What the exercise asks |
The data must be written out once more, precisely as given.

·····

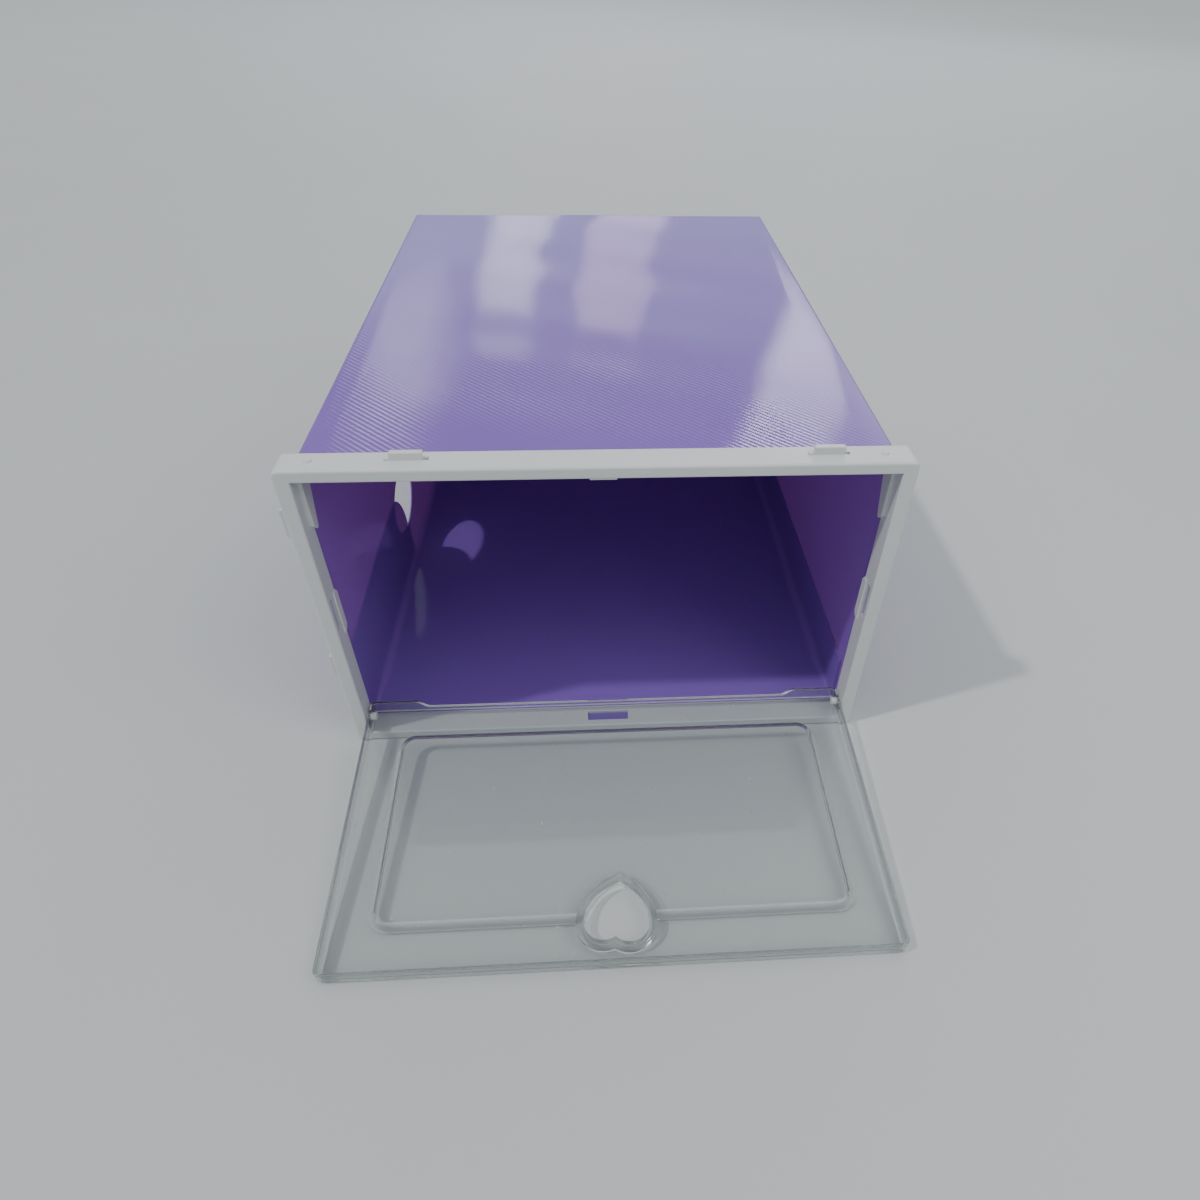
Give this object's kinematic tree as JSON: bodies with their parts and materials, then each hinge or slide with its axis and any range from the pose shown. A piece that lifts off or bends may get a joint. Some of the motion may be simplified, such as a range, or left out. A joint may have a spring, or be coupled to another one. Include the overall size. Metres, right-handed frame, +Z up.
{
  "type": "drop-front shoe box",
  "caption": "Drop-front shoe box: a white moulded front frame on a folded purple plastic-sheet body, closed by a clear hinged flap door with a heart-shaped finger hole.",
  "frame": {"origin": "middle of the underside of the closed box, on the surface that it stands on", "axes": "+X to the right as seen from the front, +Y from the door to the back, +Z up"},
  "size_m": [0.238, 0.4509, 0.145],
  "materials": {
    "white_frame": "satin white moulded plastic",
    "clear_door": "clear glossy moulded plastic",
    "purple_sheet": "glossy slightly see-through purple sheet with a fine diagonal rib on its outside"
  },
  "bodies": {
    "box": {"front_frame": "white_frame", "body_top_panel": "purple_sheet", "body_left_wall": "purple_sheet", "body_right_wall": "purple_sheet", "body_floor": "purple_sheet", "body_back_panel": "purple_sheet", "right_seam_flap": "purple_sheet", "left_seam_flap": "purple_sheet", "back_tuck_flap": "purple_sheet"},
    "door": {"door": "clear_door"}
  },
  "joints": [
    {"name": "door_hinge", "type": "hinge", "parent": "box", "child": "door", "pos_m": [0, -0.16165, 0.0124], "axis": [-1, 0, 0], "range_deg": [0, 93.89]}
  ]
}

·····

Final answer |
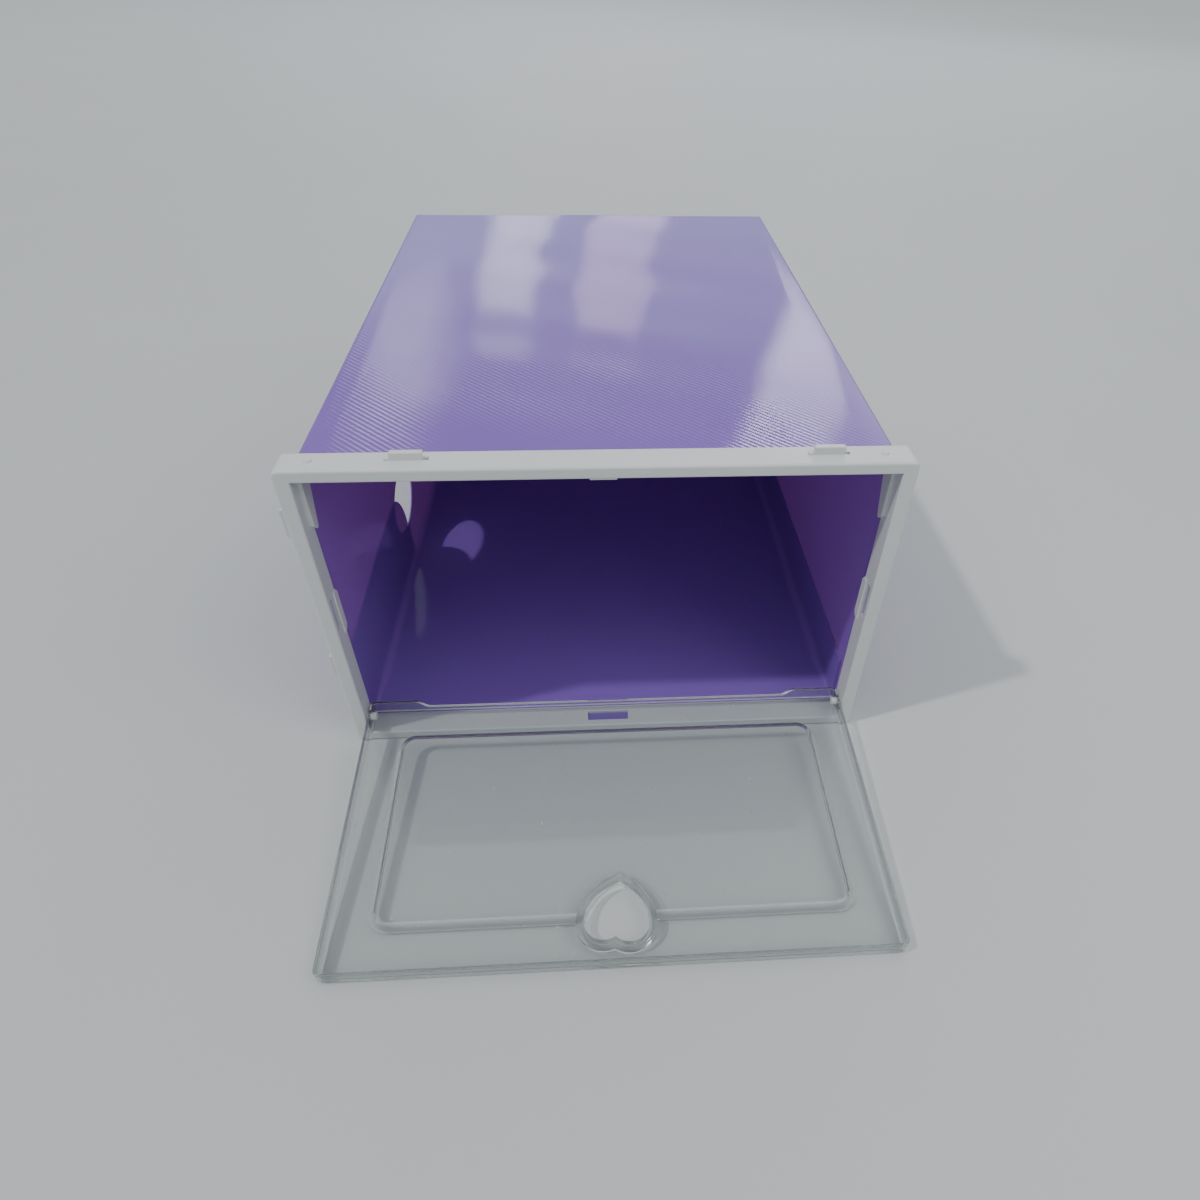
Give this object's kinematic tree as JSON: bodies with their parts and materials, then each hinge or slide with its axis and any range from the pose shown. A piece that lifts off or bends may get a joint. Some of the motion may be simplified, such as a range, or left out. A joint may have a spring, or be coupled to another one. Include the overall size. Metres, right-handed frame, +Z up.
{
  "type": "drop-front shoe box",
  "caption": "Drop-front shoe box: a white moulded front frame on a folded purple plastic-sheet body, closed by a clear hinged flap door with a heart-shaped finger hole.",
  "frame": {"origin": "middle of the underside of the closed box, on the surface that it stands on", "axes": "+X to the right as seen from the front, +Y from the door to the back, +Z up"},
  "size_m": [0.238, 0.4509, 0.145],
  "materials": {
    "white_frame": "satin white moulded plastic",
    "clear_door": "clear glossy moulded plastic",
    "purple_sheet": "glossy slightly see-through purple sheet with a fine diagonal rib on its outside"
  },
  "bodies": {
    "box": {"front_frame": "white_frame", "body_top_panel": "purple_sheet", "body_left_wall": "purple_sheet", "body_right_wall": "purple_sheet", "body_floor": "purple_sheet", "body_back_panel": "purple_sheet", "right_seam_flap": "purple_sheet", "left_seam_flap": "purple_sheet", "back_tuck_flap": "purple_sheet"},
    "door": {"door": "clear_door"}
  },
  "joints": [
    {"name": "door_hinge", "type": "hinge", "parent": "box", "child": "door", "pos_m": [0, -0.16165, 0.0124], "axis": [-1, 0, 0], "range_deg": [0, 93.89]}
  ]
}